Provided records:
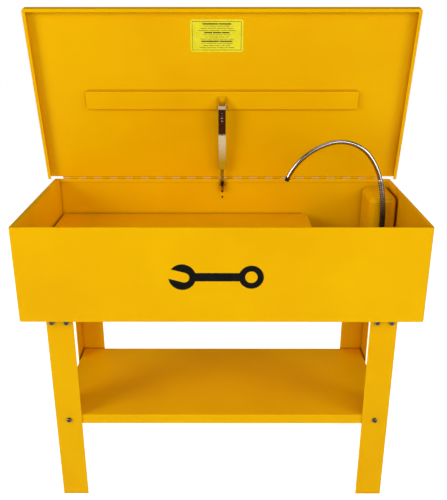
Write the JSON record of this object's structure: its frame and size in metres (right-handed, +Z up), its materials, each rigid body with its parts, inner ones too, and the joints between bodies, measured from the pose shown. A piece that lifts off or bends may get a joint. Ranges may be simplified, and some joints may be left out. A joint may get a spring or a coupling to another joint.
{
  "type": "parts washer tank",
  "caption": "Free-standing parts washer: a long folded-steel basin on angle legs with a lower shelf, a hinged lid on a sliding stay, a work shelf, a pump and a goose-neck spout.",
  "frame": {"origin": "on the floor, under the middle of the basin", "axes": "+Z up, +X to the right seen from the front, front faces -Y; rest pose has the lid open"},
  "size_m": [1.234, 0.5547, 1.5508],
  "materials": {
    "yellow_paint": "gloss",
    "zinc": "satin",
    "dark_strip": "dull",
    "solder": "dull",
    "brass": "satin",
    "chrome": "bright",
    "hose_steel": "dull",
    "black_rubber": "matt",
    "pump_plastic": "matt",
    "impeller_plastic": "matt",
    "label_film": "gloss",
    "decal_film": "gloss"
  },
  "bodies": {
    "tank": {"cord_grommet": "black_rubber", "drain_socket": "yellow_paint", "frame_nuts": "zinc", "frame_washers": "zinc", "front_decal": "decal_film", "hinge_pin": "zinc", "hinge_tank_leaf": "yellow_paint", "hose_lower": "hose_steel", "hose_nut": "brass", "leg_back_left": "yellow_paint", "leg_back_right": "yellow_paint", "leg_bolts": "zinc", "leg_bracket_back_left": "yellow_paint", "leg_bracket_back_right": "yellow_paint", "leg_bracket_front_left": "yellow_paint", "leg_bracket_front_right": "yellow_paint", "leg_front_left": "yellow_paint", "leg_front_right": "yellow_paint", "lower_shelf": "yellow_paint", "outlet_elbow": "brass", "pump_base": "pump_plastic", "pump_cord_gland": "pump_plastic", "pump_cover": "yellow_paint", "pump_cover_studs_and_nuts": "zinc", "pump_feet": "black_rubber", "pump_motor": "pump_plastic", "pump_volute": "pump_plastic", "shelf_bolts": "zinc", "stay_bracket_nuts": "zinc", "stay_bracket_screws": "yellow_paint", "stay_foot_bolt": "zinc", "stay_foot_nut": "zinc", "stay_tank_bracket": "yellow_paint", "tank_back_panel": "yellow_paint", "tank_floor": "yellow_paint", "tank_front_panel": "yellow_paint", "tank_left_panel": "yellow_paint", "tank_right_panel": "yellow_paint", "work_shelf_support_back": "yellow_paint", "work_shelf_support_front": "yellow_paint"},
    "lid": {"lid_pan": "yellow_paint", "lid_rib": "yellow_paint", "label_plate": "label_film", "hinge_lid_leaf": "yellow_paint", "stay_lid_bracket": "yellow_paint", "stay_top_bolt": "zinc", "stay_top_nut": "zinc"},
    "stay_arm": {"stay_channel": "zinc", "fusible_link_upper": "dark_strip", "fusible_link_lower": "dark_strip", "fusible_link_solder_lap": "solder", "fusible_link_rivets": "zinc"},
    "stay_bar": {"stay_slide": "zinc"},
    "spout": {"hose_upper": "hose_steel", "spout_collar": "hose_steel", "spout_tube": "chrome", "spout_tip": "black_rubber"},
    "shelf": {"work_shelf": "yellow_paint"},
    "impeller": {"pump_impeller": "impeller_plastic"},
    "plug": {"drain_plug": "zinc"}
  },
  "joints": [
    {"name": "lid_hinge", "type": "hinge", "parent": "tank", "child": "lid", "pos_m": [0, 0.2772, 0.9782], "axis": [1, 0, 0], "range_deg": [0, 77.7]},
    {"name": "stay_foot_pivot", "type": "hinge", "parent": "tank", "child": "stay_bar", "pos_m": [0, 0.264, 0.953], "axis": [1, 0, 0], "range_deg": [0, 76]},
    {"name": "stay_top_pivot", "type": "hinge", "parent": "lid", "child": "stay_arm", "pos_m": [0, 0.18138, 1.23928], "axis": [1, 0, 0], "range_deg": [-2, 0]},
    {"name": "spout_fold", "type": "hinge", "parent": "tank", "child": "spout", "pos_m": [0.54268, 0.104, 0.91096], "axis": [1, 0, 0], "range_deg": [0, 90]},
    {"name": "work_shelf_lift", "type": "slide", "parent": "tank", "child": "shelf", "axis": [0, 0, 1], "range_m": [0, 0.04]},
    {"name": "impeller_spin", "type": "hinge", "parent": "tank", "child": "impeller", "pos_m": [0.5465, 0.18, 0.722], "axis": [0, 1, 0], "continuous": true},
    {"name": "drain_plug_out", "type": "slide", "parent": "tank", "child": "plug", "axis": [0, 0, -1], "range_m": [0, 0.04]}
  ],
  "couplings": [
    {"joint": "stay_foot_pivot", "follows": "lid_hinge", "ratio": 0.975},
    {"joint": "stay_top_pivot", "follows": "lid_hinge", "ratio": -0.025},
    {"joint": "spout_fold", "follows": "lid_hinge", "ratio": 1.158}
  ]
}
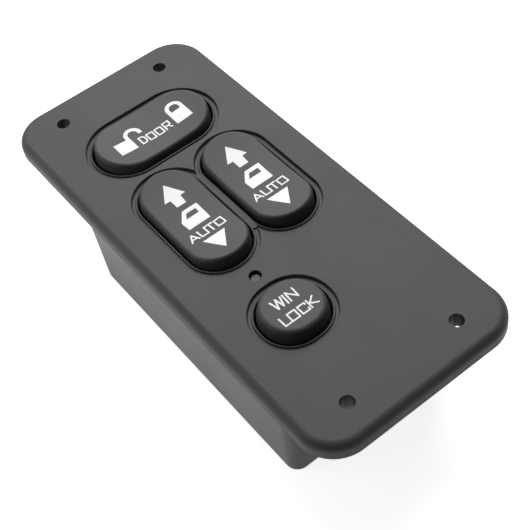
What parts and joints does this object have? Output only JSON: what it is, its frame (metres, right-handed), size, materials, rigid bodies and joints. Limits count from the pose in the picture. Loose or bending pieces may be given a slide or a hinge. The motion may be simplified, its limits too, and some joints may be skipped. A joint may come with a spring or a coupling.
{
  "type": "power window switch",
  "caption": "Vehicle door and window switch panel: rounded face plate with rocker keys, a lock push button and a deep housing behind it.",
  "frame": {"origin": "centre of the four fixing holes, on the plane of the face panel's foot", "axes": "+Z out of the face, +Y along the panel towards the door lock rocker, +X to the right of the face"},
  "size_m": [0.062, 0.1454, 0.0369],
  "materials": {
    "panel_plastic": "fine matt grain",
    "key_plastic": "soft touch matt",
    "housing_plastic": "satin moulded",
    "carrier_plastic": "satin moulded",
    "white_plastic": "slippery moulded",
    "clear_plastic": "smoky clear",
    "relay_plastic": "satin case",
    "board_laminate": "green laminate",
    "contact_brass": "bright strip",
    "spring_steel": "drawn wire",
    "screw_steel": "zinc plated",
    "can_aluminium": "bright can"
  },
  "bodies": {
    "base": {"face_bezel": "panel_plastic", "housing": "housing_plastic", "switch_carrier": "carrier_plastic", "circuit_board": "board_laminate", "lock_switch_body": "carrier_plastic", "lock_return_spring": "spring_steel", "indicator_light_guide": "clear_plastic", "indicator_led": "white_plastic", "connector_header": "carrier_plastic", "connector_terminals": "contact_brass", "left_window_relay": "relay_plastic", "right_window_relay": "relay_plastic", "filter_capacitor": "can_aluminium", "control_chip": "carrier_plastic", "carrier_screws": "screw_steel", "housing_screws": "screw_steel", "door_pivot_pin": "screw_steel", "left_window_pivot_pin": "screw_steel", "right_window_pivot_pin": "screw_steel"},
    "door_rocker": {"door_lock_rocker": "key_plastic", "door_detent_spring": "spring_steel"},
    "left_rocker": {"left_window_rocker": "key_plastic", "left_window_detent_spring": "spring_steel"},
    "right_rocker": {"right_window_rocker": "key_plastic", "right_window_detent_spring": "spring_steel"},
    "door_slider": {"door_contact_slider": "white_plastic", "door_contact_spring": "contact_brass"},
    "left_slider": {"left_window_contact_slider": "white_plastic", "left_window_contact_spring": "contact_brass"},
    "right_slider": {"right_window_contact_slider": "white_plastic", "right_window_contact_spring": "contact_brass"},
    "door_plunger": {"door_detent_plunger": "white_plastic"},
    "left_plunger": {"left_window_detent_plunger": "white_plastic"},
    "right_plunger": {"right_window_detent_plunger": "white_plastic"},
    "lock_button": {"window_lock_button": "key_plastic", "lock_switch_plunger": "white_plastic"}
  },
  "joints": [
    {"name": "door_rocker_tilt", "type": "hinge", "parent": "base", "child": "door_rocker", "pos_m": [0, 0.0419, -0.001], "axis": [0, 1, 0], "range_deg": [-6, 6], "stiffness_Nm_per_rad": 0.3},
    {"name": "left_rocker_tilt", "type": "hinge", "parent": "base", "child": "left_rocker", "pos_m": [-0.01045, 0.0066, -0.001], "axis": [1, 0, 0], "range_deg": [-6, 6], "stiffness_Nm_per_rad": 0.3},
    {"name": "right_rocker_tilt", "type": "hinge", "parent": "base", "child": "right_rocker", "pos_m": [0.01045, 0.0066, -0.001], "axis": [1, 0, 0], "range_deg": [-6, 6], "stiffness_Nm_per_rad": 0.3},
    {"name": "lock_button_press", "type": "slide", "parent": "base", "child": "lock_button", "axis": [0, 0, -1], "range_m": [0, 0.0022], "stiffness_N_per_m": 500, "springref_m": -0.003, "deforming": ["lock_return_spring"]},
    {"name": "door_contact_slide", "type": "slide", "parent": "base", "child": "door_slider", "axis": [1, 0, 0], "range_m": [-0.00102, 0.00102]},
    {"name": "left_contact_slide", "type": "slide", "parent": "base", "child": "left_slider", "axis": [0, 1, 0], "range_m": [-0.00102, 0.00102]},
    {"name": "right_contact_slide", "type": "slide", "parent": "base", "child": "right_slider", "axis": [0, 1, 0], "range_m": [-0.00102, 0.00102]},
    {"name": "door_detent_press", "type": "slide", "parent": "door_rocker", "child": "door_plunger", "axis": [0, 0, 1], "range_m": [0, 0.0004], "stiffness_N_per_m": 800, "springref_m": -0.001, "deforming": ["door_detent_spring"]},
    {"name": "left_detent_press", "type": "slide", "parent": "left_rocker", "child": "left_plunger", "axis": [0, 0, 1], "range_m": [0, 0.0004], "stiffness_N_per_m": 800, "springref_m": -0.001, "deforming": ["left_window_detent_spring"]},
    {"name": "right_detent_press", "type": "slide", "parent": "right_rocker", "child": "right_plunger", "axis": [0, 0, 1], "range_m": [0, 0.0004], "stiffness_N_per_m": 800, "springref_m": -0.001, "deforming": ["right_window_detent_spring"]}
  ],
  "couplings": [
    {"joint": "door_contact_slide", "follows": "door_rocker_tilt", "m_per_rad": -0.0093},
    {"joint": "left_contact_slide", "follows": "left_rocker_tilt", "m_per_rad": 0.0093},
    {"joint": "right_contact_slide", "follows": "right_rocker_tilt", "m_per_rad": 0.0093}
  ]
}
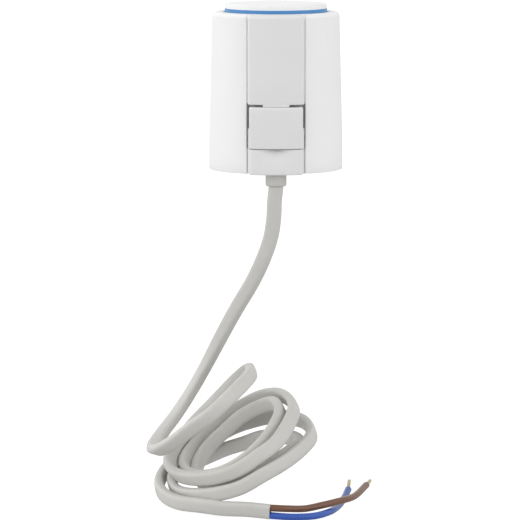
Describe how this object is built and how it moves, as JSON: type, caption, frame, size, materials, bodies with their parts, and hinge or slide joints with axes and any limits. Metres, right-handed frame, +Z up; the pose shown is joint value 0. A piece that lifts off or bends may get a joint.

Given request: Pick out every line of the listing containing the word "bends", and show those lines.

Written solution:
Write the JSON record of this object's structure: its frame and size in metres (right-handed, +Z up), its materials, each rigid body with its parts, inner ones too, and the joints between bodies, measured from the pose shown. A piece that lifts off or bends may get a joint. Ranges may be simplified, and some joints may be left out. A joint may get a spring or a coupling to another joint.
Describe how this object is built and how it moves, as JSON: type, caption, frame, size, materials, bodies with their parts, and hinge or slide joints with axes and any limits. Metres, right-handed frame, +Z up; the pose shown is joint value 0. A piece that lifts off or bends may get a joint.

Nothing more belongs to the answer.